-- Do this --
Give back the whole listing exactly as shown.

# start of Collected material

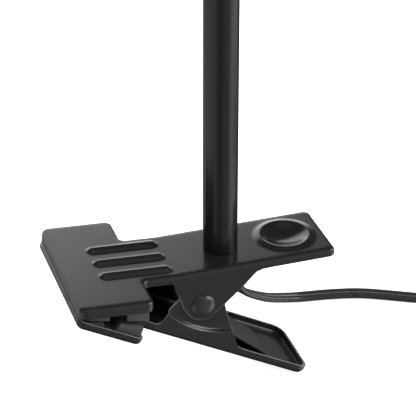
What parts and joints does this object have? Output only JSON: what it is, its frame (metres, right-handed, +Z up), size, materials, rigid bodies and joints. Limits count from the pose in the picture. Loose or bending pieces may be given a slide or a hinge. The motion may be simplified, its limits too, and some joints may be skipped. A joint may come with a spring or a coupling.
{
  "type": "clip on reading lamp",
  "caption": "Black clip-on reading lamp: sprung sheet-metal clamp, straight tube stem, swivelling and tilting shade, flat cord with in-line switch and plug.",
  "frame": {"origin": "middle of the clamp's grip, midway between the two pads and half way across the jaws", "axes": "+X from the grip towards the thumb end of the levers, +Y to the side where the cord comes out, +Z up along the stem"},
  "size_m": [0.3869, 0.1075, 0.3385],
  "materials": {
    "clip_steel": "satin black powder coat",
    "pad_rubber": "matte dark grey rubber",
    "spring_steel": "blackened spring steel",
    "rivet": "satin black",
    "bright_steel": "zinc plated",
    "tube_black": "smooth satin black lacquer",
    "brass": "plain turned brass",
    "wire_brown": "brown insulation",
    "wire_blue": "blue insulation",
    "knuckle_black": "satin black lacquer",
    "washer_fibre": "natural fibre",
    "moulded_black": "fine spark texture",
    "shade_black": "satin black powder coat outside, white inside",
    "bulb_metal": "nickel plated thread",
    "bulb_plastic": "white",
    "bulb_glass": "opal, frosted",
    "cord_black": "smooth semi-matt sheath",
    "tie_black": "woven hook-and-loop tape"
  },
  "bodies": {
    "clip": {"upper_lever": "clip_steel", "upper_pad": "pad_rubber", "leaf_spring": "spring_steel", "pivot_rivet": "rivet", "pivot_sleeve": "bright_steel", "stem_tube": "tube_black", "foot_insert": "brass", "stem_nipple": "bright_steel", "lock_washer": "bright_steel", "stem_nut": "bright_steel", "cord_bush": "moulded_black", "stem_wires": "wire_brown", "swivel_base": "knuckle_black", "swivel_nut": "bright_steel", "cord_lead": "cord_black", "switch_base": "moulded_black", "switch_cover": "moulded_black", "switch_screws": "bright_steel", "switch_terminals": "brass", "cord_link": "cord_black", "cord_coil": "cord_black", "coil_tie": "tie_black", "cord_tail": "cord_black", "plug_body": "moulded_black", "plug_pins": "bulb_metal"},
    "lower_jaw": {"lower_lever": "clip_steel", "lower_pad": "pad_rubber"},
    "knuckle": {"knuckle_fork": "knuckle_black", "tilt_screw": "bright_steel"},
    "head": {"knuckle_tongue": "knuckle_black", "friction_washers": "washer_fibre", "shade": "shade_black", "shade_nut": "bright_steel", "lampholder": "moulded_black", "holder_contacts": "brass", "bulb_cap": "bulb_metal", "bulb_housing": "bulb_plastic", "bulb_globe": "bulb_glass", "head_wires": "wire_blue"},
    "knob": {"tilt_knob": "moulded_black"},
    "rocker": {"switch_rocker": "moulded_black"}
  },
  "joints": [
    {"name": "clamp_open", "type": "hinge", "parent": "clip", "child": "lower_jaw", "pos_m": [0.0342, 0, -0.0085], "axis": [0, -1, 0], "range_deg": [0, 25], "stiffness_Nm_per_rad": 0.9, "springref_deg": -34.38, "deforming": ["leaf_spring"]},
    {"name": "head_swivel", "type": "hinge", "parent": "clip", "child": "knuckle", "pos_m": [0.045, 0, 0.262], "axis": [0, 0, 1], "range_deg": [-170, 170]},
    {"name": "head_tilt", "type": "hinge", "parent": "knuckle", "child": "head", "pos_m": [0.045, 0, 0.2832], "axis": [0, 1, 0], "range_deg": [-10, 70]},
    {"name": "knob_turn", "type": "hinge", "parent": "knuckle", "child": "knob", "pos_m": [0.045, 0.015, 0.2832], "axis": [0, 1, 0], "range_deg": [0, 180]},
    {"name": "rocker_press", "type": "hinge", "parent": "clip", "child": "rocker", "pos_m": [0.197, 0.008, -0.031], "axis": [0, -1, 0], "range_deg": [0, 16]}
  ]
}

# end of Collected material

-- The result --
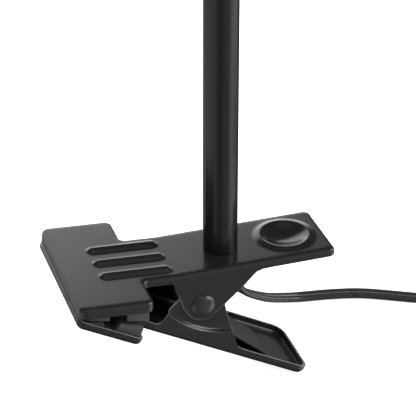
What parts and joints does this object have? Output only JSON: what it is, its frame (metres, right-handed, +Z up), size, materials, rigid bodies and joints. Limits count from the pose in the picture. Loose or bending pieces may be given a slide or a hinge. The motion may be simplified, its limits too, and some joints may be skipped. A joint may come with a spring or a coupling.
{
  "type": "clip on reading lamp",
  "caption": "Black clip-on reading lamp: sprung sheet-metal clamp, straight tube stem, swivelling and tilting shade, flat cord with in-line switch and plug.",
  "frame": {"origin": "middle of the clamp's grip, midway between the two pads and half way across the jaws", "axes": "+X from the grip towards the thumb end of the levers, +Y to the side where the cord comes out, +Z up along the stem"},
  "size_m": [0.3869, 0.1075, 0.3385],
  "materials": {
    "clip_steel": "satin black powder coat",
    "pad_rubber": "matte dark grey rubber",
    "spring_steel": "blackened spring steel",
    "rivet": "satin black",
    "bright_steel": "zinc plated",
    "tube_black": "smooth satin black lacquer",
    "brass": "plain turned brass",
    "wire_brown": "brown insulation",
    "wire_blue": "blue insulation",
    "knuckle_black": "satin black lacquer",
    "washer_fibre": "natural fibre",
    "moulded_black": "fine spark texture",
    "shade_black": "satin black powder coat outside, white inside",
    "bulb_metal": "nickel plated thread",
    "bulb_plastic": "white",
    "bulb_glass": "opal, frosted",
    "cord_black": "smooth semi-matt sheath",
    "tie_black": "woven hook-and-loop tape"
  },
  "bodies": {
    "clip": {"upper_lever": "clip_steel", "upper_pad": "pad_rubber", "leaf_spring": "spring_steel", "pivot_rivet": "rivet", "pivot_sleeve": "bright_steel", "stem_tube": "tube_black", "foot_insert": "brass", "stem_nipple": "bright_steel", "lock_washer": "bright_steel", "stem_nut": "bright_steel", "cord_bush": "moulded_black", "stem_wires": "wire_brown", "swivel_base": "knuckle_black", "swivel_nut": "bright_steel", "cord_lead": "cord_black", "switch_base": "moulded_black", "switch_cover": "moulded_black", "switch_screws": "bright_steel", "switch_terminals": "brass", "cord_link": "cord_black", "cord_coil": "cord_black", "coil_tie": "tie_black", "cord_tail": "cord_black", "plug_body": "moulded_black", "plug_pins": "bulb_metal"},
    "lower_jaw": {"lower_lever": "clip_steel", "lower_pad": "pad_rubber"},
    "knuckle": {"knuckle_fork": "knuckle_black", "tilt_screw": "bright_steel"},
    "head": {"knuckle_tongue": "knuckle_black", "friction_washers": "washer_fibre", "shade": "shade_black", "shade_nut": "bright_steel", "lampholder": "moulded_black", "holder_contacts": "brass", "bulb_cap": "bulb_metal", "bulb_housing": "bulb_plastic", "bulb_globe": "bulb_glass", "head_wires": "wire_blue"},
    "knob": {"tilt_knob": "moulded_black"},
    "rocker": {"switch_rocker": "moulded_black"}
  },
  "joints": [
    {"name": "clamp_open", "type": "hinge", "parent": "clip", "child": "lower_jaw", "pos_m": [0.0342, 0, -0.0085], "axis": [0, -1, 0], "range_deg": [0, 25], "stiffness_Nm_per_rad": 0.9, "springref_deg": -34.38, "deforming": ["leaf_spring"]},
    {"name": "head_swivel", "type": "hinge", "parent": "clip", "child": "knuckle", "pos_m": [0.045, 0, 0.262], "axis": [0, 0, 1], "range_deg": [-170, 170]},
    {"name": "head_tilt", "type": "hinge", "parent": "knuckle", "child": "head", "pos_m": [0.045, 0, 0.2832], "axis": [0, 1, 0], "range_deg": [-10, 70]},
    {"name": "knob_turn", "type": "hinge", "parent": "knuckle", "child": "knob", "pos_m": [0.045, 0.015, 0.2832], "axis": [0, 1, 0], "range_deg": [0, 180]},
    {"name": "rocker_press", "type": "hinge", "parent": "clip", "child": "rocker", "pos_m": [0.197, 0.008, -0.031], "axis": [0, -1, 0], "range_deg": [0, 16]}
  ]
}